ピエロに待ちうけていた運命は、残酷だ。しかし、ピエロは死ぬしかなかったのだと思う。死ぬべきだったのでも、死んだほうが良いのでもなく、死ぬしかなかった。ピエロがふたりを忘れなければ、ふたりは帰れないからという理由(だけ)ではない。それは、ピエロが死ななければ、この世界が“なくなる”ことはなかったからだ。 “なくなる”とか“もうない”とかいうことは、それまでは確かにあったことの一番の証だ。
“もうない”“なくなる”ということについて、“ない“ということは“ゼロ”とイコールではないのじゃないだろうかと思う。もうないそれが確かにあったのなら、それは確かにあるということでもある。ピエロは言った。「あなたの心の国に……、私が住むわ。」心の国なんて、どこにあるのかわからない。あるのかもわからない。しかし、そこにあるのかもしれない(あるいはないのかもしれない)と想像することが、それを存在させてくれる。つまり、“もうない”ということは、今ここにないだけで、過去や未来、あるいは時間の中ではないところに“ある”ということだと思う。だから、“ない”は“ある”の証であるだけではない。“ない”と“ある”は、反対のことを言っているようでいて、同じことなのだ。
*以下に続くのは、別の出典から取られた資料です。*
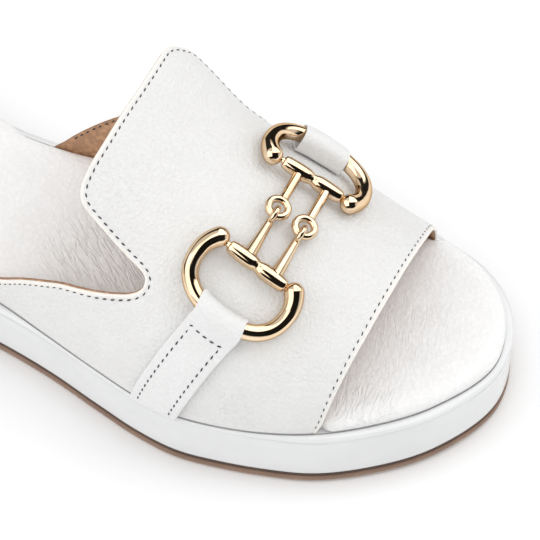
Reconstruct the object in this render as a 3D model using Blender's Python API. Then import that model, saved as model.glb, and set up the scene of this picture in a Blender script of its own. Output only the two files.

この物語ではピエロは死ぬしかなかったが、行也が自分の書く物語の結末でピエロを死なせないことにしたのは、とてもいい。行也の書いた『扉のむこうの物語』の中では、誰もが好きな時にその世界へ行かれる。そして、岡田淳さんの『扉のむこうの物語』の読者である私たちは、もう、その世界をどこかに持っていて、いつだって行くことができるのである。